**WHAT IS REQUIRED:**
Without altering anything, output the material below.

**INPUT:**
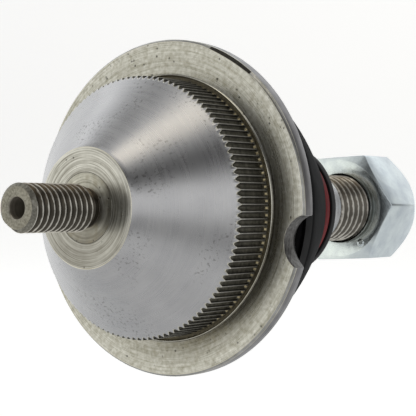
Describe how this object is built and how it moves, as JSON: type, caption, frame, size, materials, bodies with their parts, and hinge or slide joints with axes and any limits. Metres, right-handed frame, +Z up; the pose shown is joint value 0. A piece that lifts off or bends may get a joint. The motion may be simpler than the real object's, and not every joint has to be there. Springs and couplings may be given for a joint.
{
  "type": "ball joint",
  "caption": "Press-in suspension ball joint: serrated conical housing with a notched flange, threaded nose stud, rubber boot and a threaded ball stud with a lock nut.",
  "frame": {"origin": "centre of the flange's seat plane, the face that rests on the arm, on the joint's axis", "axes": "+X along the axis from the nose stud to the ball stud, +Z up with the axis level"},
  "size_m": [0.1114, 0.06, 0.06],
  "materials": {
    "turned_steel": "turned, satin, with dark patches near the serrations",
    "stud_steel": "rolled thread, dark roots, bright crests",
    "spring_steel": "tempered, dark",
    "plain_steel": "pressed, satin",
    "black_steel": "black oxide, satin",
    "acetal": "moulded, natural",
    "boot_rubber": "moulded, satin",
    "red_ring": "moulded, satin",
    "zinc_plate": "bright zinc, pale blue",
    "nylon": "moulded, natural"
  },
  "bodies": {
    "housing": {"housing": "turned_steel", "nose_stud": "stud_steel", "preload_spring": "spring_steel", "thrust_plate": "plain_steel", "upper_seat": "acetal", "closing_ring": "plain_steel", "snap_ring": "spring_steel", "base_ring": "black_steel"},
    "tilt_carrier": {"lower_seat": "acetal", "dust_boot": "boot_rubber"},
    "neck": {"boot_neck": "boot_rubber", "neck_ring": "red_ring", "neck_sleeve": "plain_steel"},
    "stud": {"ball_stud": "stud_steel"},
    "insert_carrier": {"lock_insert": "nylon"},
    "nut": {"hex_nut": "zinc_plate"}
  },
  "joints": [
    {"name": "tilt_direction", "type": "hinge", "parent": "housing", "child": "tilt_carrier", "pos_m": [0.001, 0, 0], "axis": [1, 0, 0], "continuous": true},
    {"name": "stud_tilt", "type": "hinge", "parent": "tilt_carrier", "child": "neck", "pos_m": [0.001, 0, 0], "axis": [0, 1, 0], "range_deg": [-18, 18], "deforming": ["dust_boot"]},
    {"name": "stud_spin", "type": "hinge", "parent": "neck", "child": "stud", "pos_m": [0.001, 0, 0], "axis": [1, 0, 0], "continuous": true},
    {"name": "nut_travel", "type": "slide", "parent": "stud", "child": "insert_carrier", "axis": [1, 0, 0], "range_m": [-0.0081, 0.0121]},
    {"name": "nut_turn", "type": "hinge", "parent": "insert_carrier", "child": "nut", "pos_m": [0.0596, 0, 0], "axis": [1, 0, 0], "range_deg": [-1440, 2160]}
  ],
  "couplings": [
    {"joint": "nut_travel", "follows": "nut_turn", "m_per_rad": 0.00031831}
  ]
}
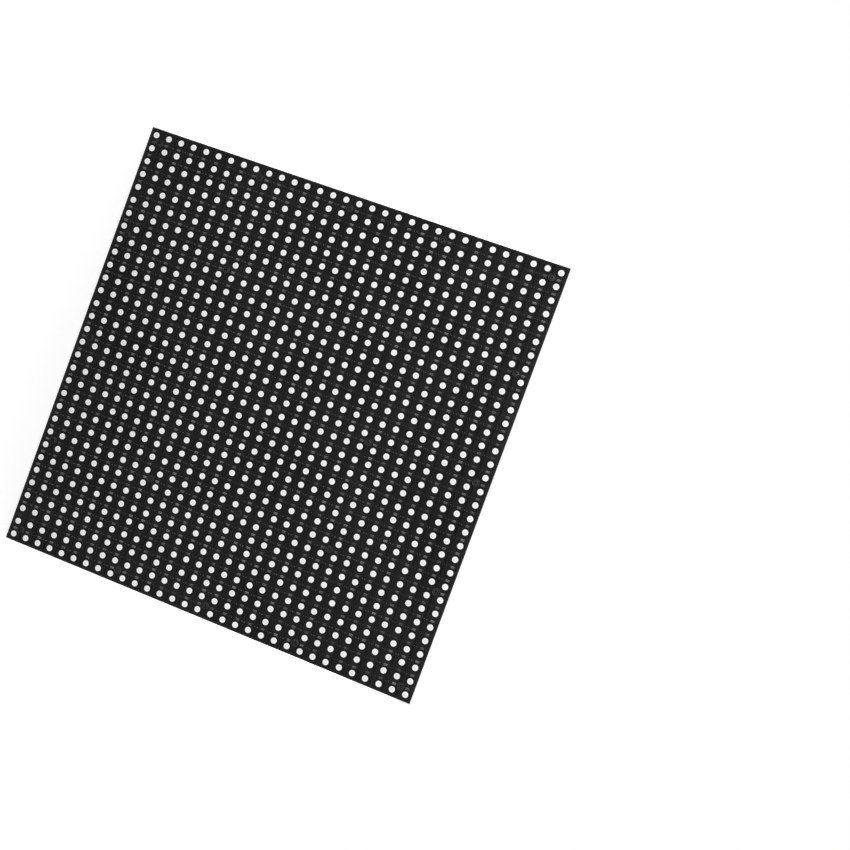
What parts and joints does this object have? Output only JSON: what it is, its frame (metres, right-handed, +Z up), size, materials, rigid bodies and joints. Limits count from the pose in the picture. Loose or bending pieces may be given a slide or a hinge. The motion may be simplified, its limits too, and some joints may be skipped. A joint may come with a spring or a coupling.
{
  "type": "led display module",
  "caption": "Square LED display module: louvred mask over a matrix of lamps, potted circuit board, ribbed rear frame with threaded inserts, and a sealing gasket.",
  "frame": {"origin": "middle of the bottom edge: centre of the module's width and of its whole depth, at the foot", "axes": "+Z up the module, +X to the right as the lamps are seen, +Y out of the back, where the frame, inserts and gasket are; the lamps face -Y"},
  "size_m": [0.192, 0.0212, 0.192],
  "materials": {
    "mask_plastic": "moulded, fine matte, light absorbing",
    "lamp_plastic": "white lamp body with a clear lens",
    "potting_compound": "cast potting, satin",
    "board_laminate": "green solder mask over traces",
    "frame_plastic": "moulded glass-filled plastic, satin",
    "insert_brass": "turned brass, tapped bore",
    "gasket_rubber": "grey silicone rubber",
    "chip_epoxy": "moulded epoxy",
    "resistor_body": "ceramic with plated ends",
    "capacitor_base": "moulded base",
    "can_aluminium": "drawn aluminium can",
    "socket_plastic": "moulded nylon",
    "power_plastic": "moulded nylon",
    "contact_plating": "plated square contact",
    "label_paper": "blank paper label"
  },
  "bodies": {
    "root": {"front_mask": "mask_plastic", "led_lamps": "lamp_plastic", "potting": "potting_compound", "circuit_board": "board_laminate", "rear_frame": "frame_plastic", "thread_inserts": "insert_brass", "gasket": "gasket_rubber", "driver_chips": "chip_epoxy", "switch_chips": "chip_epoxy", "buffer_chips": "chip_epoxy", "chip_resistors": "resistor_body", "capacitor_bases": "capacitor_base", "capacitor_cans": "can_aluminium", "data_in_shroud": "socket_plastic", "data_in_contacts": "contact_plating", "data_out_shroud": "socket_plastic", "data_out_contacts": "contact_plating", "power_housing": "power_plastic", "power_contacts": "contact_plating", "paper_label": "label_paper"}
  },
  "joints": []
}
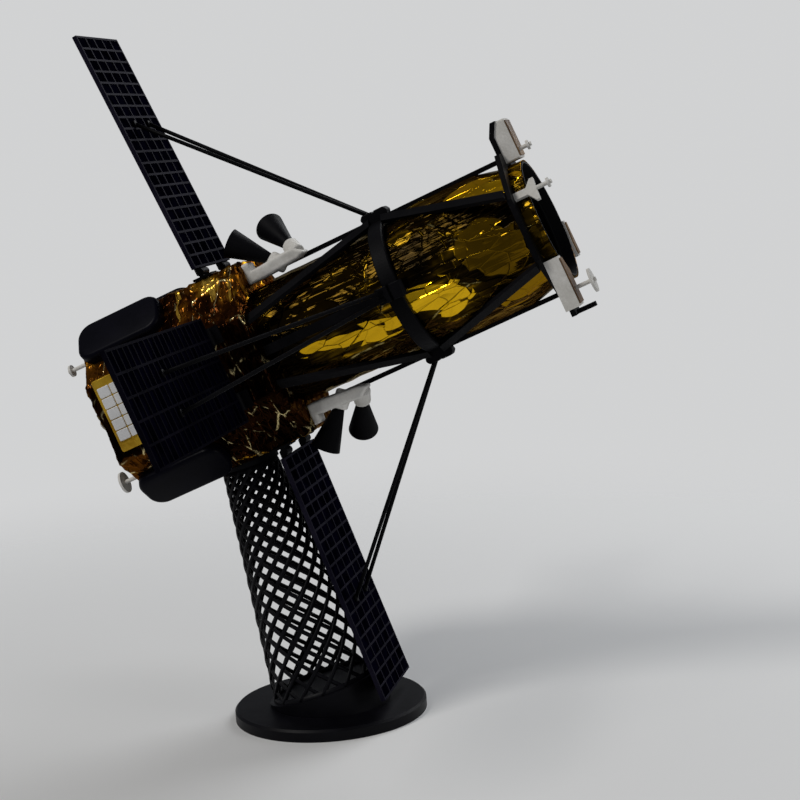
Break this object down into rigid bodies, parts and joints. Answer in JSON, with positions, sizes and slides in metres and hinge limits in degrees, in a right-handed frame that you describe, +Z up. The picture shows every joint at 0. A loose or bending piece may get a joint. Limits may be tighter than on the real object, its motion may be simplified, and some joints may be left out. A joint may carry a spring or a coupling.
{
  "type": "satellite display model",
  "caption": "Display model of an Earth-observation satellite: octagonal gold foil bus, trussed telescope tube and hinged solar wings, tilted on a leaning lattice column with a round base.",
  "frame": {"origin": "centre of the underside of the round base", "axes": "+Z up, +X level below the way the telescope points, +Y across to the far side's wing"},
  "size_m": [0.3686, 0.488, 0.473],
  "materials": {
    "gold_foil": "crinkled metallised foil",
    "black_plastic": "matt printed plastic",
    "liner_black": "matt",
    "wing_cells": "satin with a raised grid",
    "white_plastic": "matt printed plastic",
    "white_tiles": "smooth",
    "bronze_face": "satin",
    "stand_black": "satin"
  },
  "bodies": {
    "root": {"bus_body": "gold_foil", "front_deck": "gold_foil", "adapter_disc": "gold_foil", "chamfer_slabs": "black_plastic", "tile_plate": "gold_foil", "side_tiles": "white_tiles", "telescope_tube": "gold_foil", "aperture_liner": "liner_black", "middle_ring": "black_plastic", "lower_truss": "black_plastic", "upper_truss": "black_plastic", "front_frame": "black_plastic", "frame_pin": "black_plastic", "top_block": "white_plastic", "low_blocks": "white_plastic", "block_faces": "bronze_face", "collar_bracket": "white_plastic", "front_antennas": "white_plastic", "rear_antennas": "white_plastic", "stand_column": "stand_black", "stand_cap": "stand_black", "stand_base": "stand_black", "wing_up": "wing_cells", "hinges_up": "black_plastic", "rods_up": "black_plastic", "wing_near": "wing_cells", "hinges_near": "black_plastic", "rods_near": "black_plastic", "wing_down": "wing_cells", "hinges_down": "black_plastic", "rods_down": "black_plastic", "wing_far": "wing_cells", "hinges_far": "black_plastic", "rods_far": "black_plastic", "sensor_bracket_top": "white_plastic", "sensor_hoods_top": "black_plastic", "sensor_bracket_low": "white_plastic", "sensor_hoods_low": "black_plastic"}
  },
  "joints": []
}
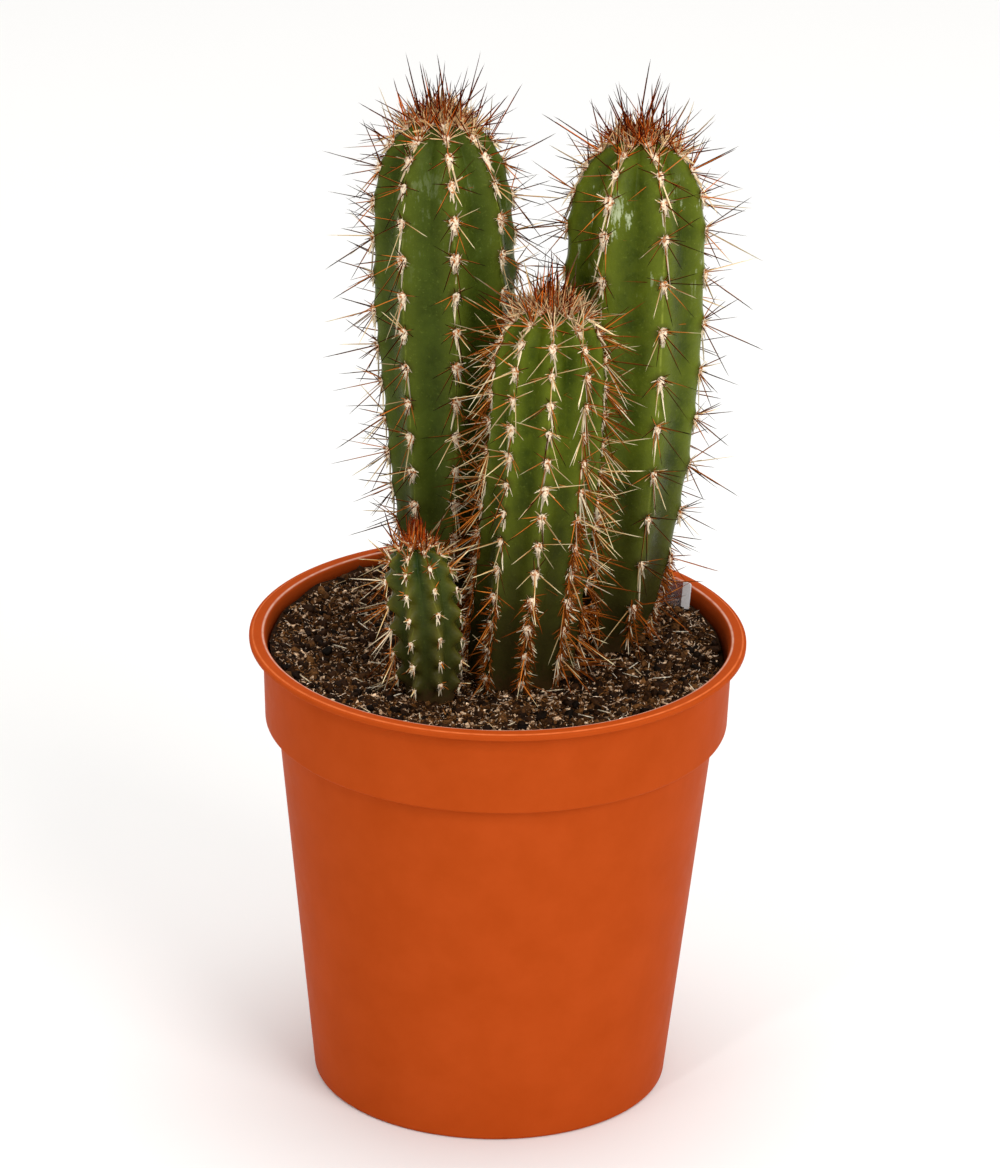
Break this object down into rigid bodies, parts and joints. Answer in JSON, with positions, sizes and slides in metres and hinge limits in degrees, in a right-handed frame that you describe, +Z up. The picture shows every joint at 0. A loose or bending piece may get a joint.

**TASK SOLUTION:**
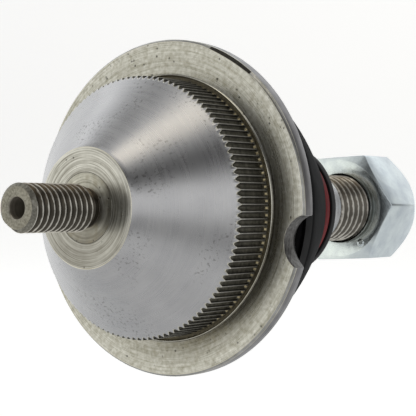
Describe how this object is built and how it moves, as JSON: type, caption, frame, size, materials, bodies with their parts, and hinge or slide joints with axes and any limits. Metres, right-handed frame, +Z up; the pose shown is joint value 0. A piece that lifts off or bends may get a joint. The motion may be simpler than the real object's, and not every joint has to be there. Springs and couplings may be given for a joint.
{
  "type": "ball joint",
  "caption": "Press-in suspension ball joint: serrated conical housing with a notched flange, threaded nose stud, rubber boot and a threaded ball stud with a lock nut.",
  "frame": {"origin": "centre of the flange's seat plane, the face that rests on the arm, on the joint's axis", "axes": "+X along the axis from the nose stud to the ball stud, +Z up with the axis level"},
  "size_m": [0.1114, 0.06, 0.06],
  "materials": {
    "turned_steel": "turned, satin, with dark patches near the serrations",
    "stud_steel": "rolled thread, dark roots, bright crests",
    "spring_steel": "tempered, dark",
    "plain_steel": "pressed, satin",
    "black_steel": "black oxide, satin",
    "acetal": "moulded, natural",
    "boot_rubber": "moulded, satin",
    "red_ring": "moulded, satin",
    "zinc_plate": "bright zinc, pale blue",
    "nylon": "moulded, natural"
  },
  "bodies": {
    "housing": {"housing": "turned_steel", "nose_stud": "stud_steel", "preload_spring": "spring_steel", "thrust_plate": "plain_steel", "upper_seat": "acetal", "closing_ring": "plain_steel", "snap_ring": "spring_steel", "base_ring": "black_steel"},
    "tilt_carrier": {"lower_seat": "acetal", "dust_boot": "boot_rubber"},
    "neck": {"boot_neck": "boot_rubber", "neck_ring": "red_ring", "neck_sleeve": "plain_steel"},
    "stud": {"ball_stud": "stud_steel"},
    "insert_carrier": {"lock_insert": "nylon"},
    "nut": {"hex_nut": "zinc_plate"}
  },
  "joints": [
    {"name": "tilt_direction", "type": "hinge", "parent": "housing", "child": "tilt_carrier", "pos_m": [0.001, 0, 0], "axis": [1, 0, 0], "continuous": true},
    {"name": "stud_tilt", "type": "hinge", "parent": "tilt_carrier", "child": "neck", "pos_m": [0.001, 0, 0], "axis": [0, 1, 0], "range_deg": [-18, 18], "deforming": ["dust_boot"]},
    {"name": "stud_spin", "type": "hinge", "parent": "neck", "child": "stud", "pos_m": [0.001, 0, 0], "axis": [1, 0, 0], "continuous": true},
    {"name": "nut_travel", "type": "slide", "parent": "stud", "child": "insert_carrier", "axis": [1, 0, 0], "range_m": [-0.0081, 0.0121]},
    {"name": "nut_turn", "type": "hinge", "parent": "insert_carrier", "child": "nut", "pos_m": [0.0596, 0, 0], "axis": [1, 0, 0], "range_deg": [-1440, 2160]}
  ],
  "couplings": [
    {"joint": "nut_travel", "follows": "nut_turn", "m_per_rad": 0.00031831}
  ]
}
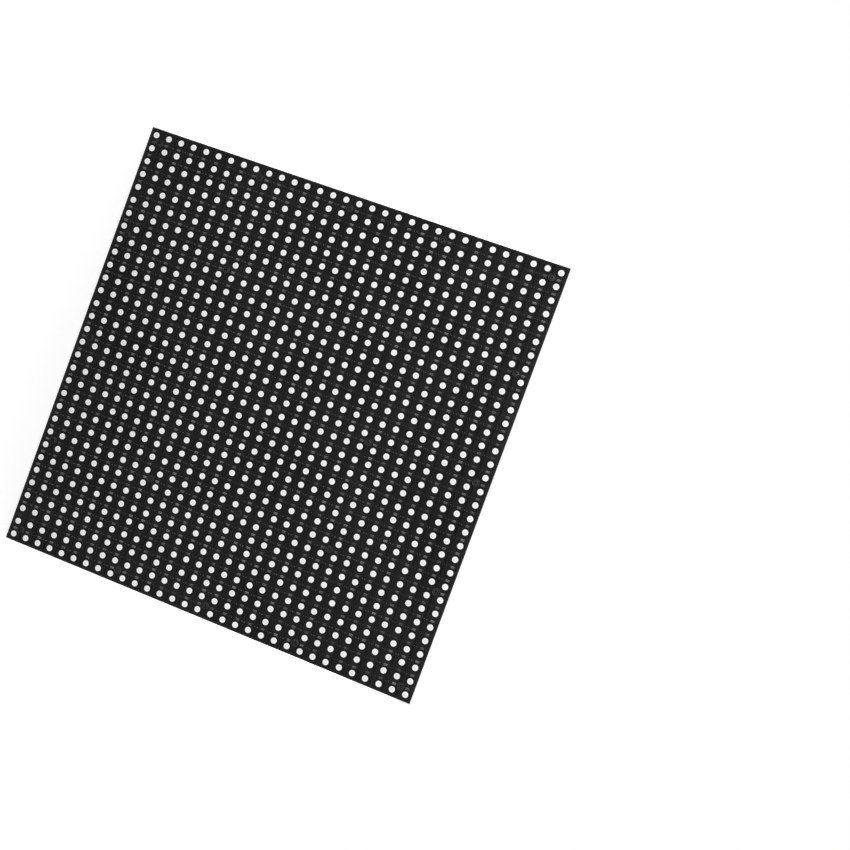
What parts and joints does this object have? Output only JSON: what it is, its frame (metres, right-handed, +Z up), size, materials, rigid bodies and joints. Limits count from the pose in the picture. Loose or bending pieces may be given a slide or a hinge. The motion may be simplified, its limits too, and some joints may be skipped. A joint may come with a spring or a coupling.
{
  "type": "led display module",
  "caption": "Square LED display module: louvred mask over a matrix of lamps, potted circuit board, ribbed rear frame with threaded inserts, and a sealing gasket.",
  "frame": {"origin": "middle of the bottom edge: centre of the module's width and of its whole depth, at the foot", "axes": "+Z up the module, +X to the right as the lamps are seen, +Y out of the back, where the frame, inserts and gasket are; the lamps face -Y"},
  "size_m": [0.192, 0.0212, 0.192],
  "materials": {
    "mask_plastic": "moulded, fine matte, light absorbing",
    "lamp_plastic": "white lamp body with a clear lens",
    "potting_compound": "cast potting, satin",
    "board_laminate": "green solder mask over traces",
    "frame_plastic": "moulded glass-filled plastic, satin",
    "insert_brass": "turned brass, tapped bore",
    "gasket_rubber": "grey silicone rubber",
    "chip_epoxy": "moulded epoxy",
    "resistor_body": "ceramic with plated ends",
    "capacitor_base": "moulded base",
    "can_aluminium": "drawn aluminium can",
    "socket_plastic": "moulded nylon",
    "power_plastic": "moulded nylon",
    "contact_plating": "plated square contact",
    "label_paper": "blank paper label"
  },
  "bodies": {
    "root": {"front_mask": "mask_plastic", "led_lamps": "lamp_plastic", "potting": "potting_compound", "circuit_board": "board_laminate", "rear_frame": "frame_plastic", "thread_inserts": "insert_brass", "gasket": "gasket_rubber", "driver_chips": "chip_epoxy", "switch_chips": "chip_epoxy", "buffer_chips": "chip_epoxy", "chip_resistors": "resistor_body", "capacitor_bases": "capacitor_base", "capacitor_cans": "can_aluminium", "data_in_shroud": "socket_plastic", "data_in_contacts": "contact_plating", "data_out_shroud": "socket_plastic", "data_out_contacts": "contact_plating", "power_housing": "power_plastic", "power_contacts": "contact_plating", "paper_label": "label_paper"}
  },
  "joints": []
}
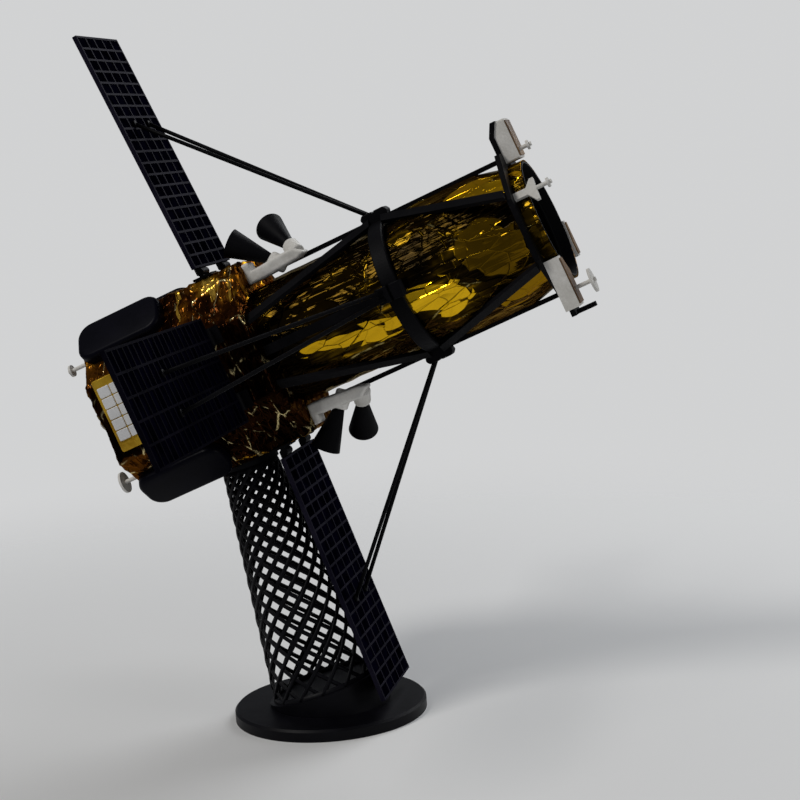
Break this object down into rigid bodies, parts and joints. Answer in JSON, with positions, sizes and slides in metres and hinge limits in degrees, in a right-handed frame that you describe, +Z up. The picture shows every joint at 0. A loose or bending piece may get a joint. Limits may be tighter than on the real object, its motion may be simplified, and some joints may be left out. A joint may carry a spring or a coupling.
{
  "type": "satellite display model",
  "caption": "Display model of an Earth-observation satellite: octagonal gold foil bus, trussed telescope tube and hinged solar wings, tilted on a leaning lattice column with a round base.",
  "frame": {"origin": "centre of the underside of the round base", "axes": "+Z up, +X level below the way the telescope points, +Y across to the far side's wing"},
  "size_m": [0.3686, 0.488, 0.473],
  "materials": {
    "gold_foil": "crinkled metallised foil",
    "black_plastic": "matt printed plastic",
    "liner_black": "matt",
    "wing_cells": "satin with a raised grid",
    "white_plastic": "matt printed plastic",
    "white_tiles": "smooth",
    "bronze_face": "satin",
    "stand_black": "satin"
  },
  "bodies": {
    "root": {"bus_body": "gold_foil", "front_deck": "gold_foil", "adapter_disc": "gold_foil", "chamfer_slabs": "black_plastic", "tile_plate": "gold_foil", "side_tiles": "white_tiles", "telescope_tube": "gold_foil", "aperture_liner": "liner_black", "middle_ring": "black_plastic", "lower_truss": "black_plastic", "upper_truss": "black_plastic", "front_frame": "black_plastic", "frame_pin": "black_plastic", "top_block": "white_plastic", "low_blocks": "white_plastic", "block_faces": "bronze_face", "collar_bracket": "white_plastic", "front_antennas": "white_plastic", "rear_antennas": "white_plastic", "stand_column": "stand_black", "stand_cap": "stand_black", "stand_base": "stand_black", "wing_up": "wing_cells", "hinges_up": "black_plastic", "rods_up": "black_plastic", "wing_near": "wing_cells", "hinges_near": "black_plastic", "rods_near": "black_plastic", "wing_down": "wing_cells", "hinges_down": "black_plastic", "rods_down": "black_plastic", "wing_far": "wing_cells", "hinges_far": "black_plastic", "rods_far": "black_plastic", "sensor_bracket_top": "white_plastic", "sensor_hoods_top": "black_plastic", "sensor_bracket_low": "white_plastic", "sensor_hoods_low": "black_plastic"}
  },
  "joints": []
}
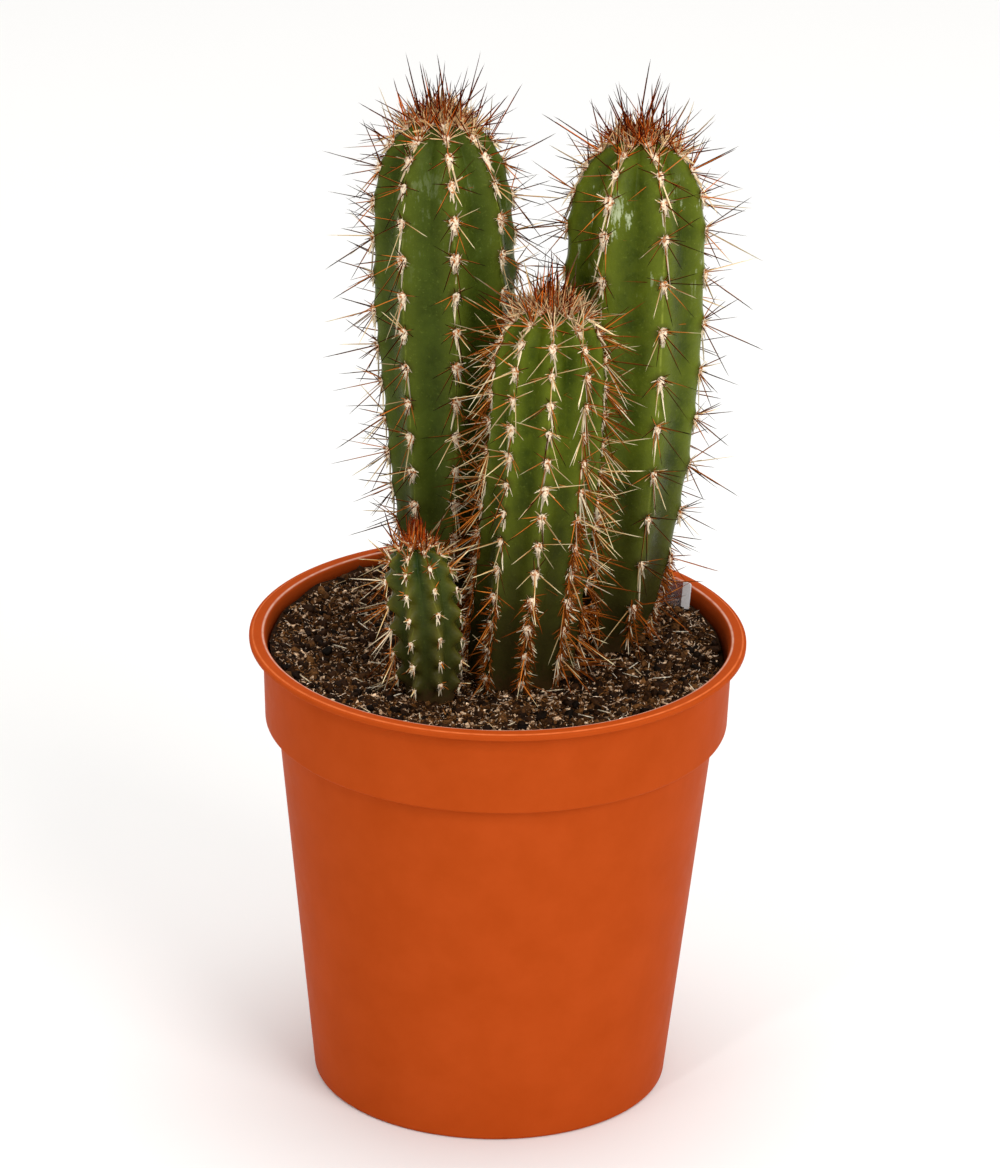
Break this object down into rigid bodies, parts and joints. Answer in JSON, with positions, sizes and slides in metres and hinge limits in degrees, in a right-handed frame that you describe, +Z up. The picture shows every joint at 0. A loose or bending piece may get a joint.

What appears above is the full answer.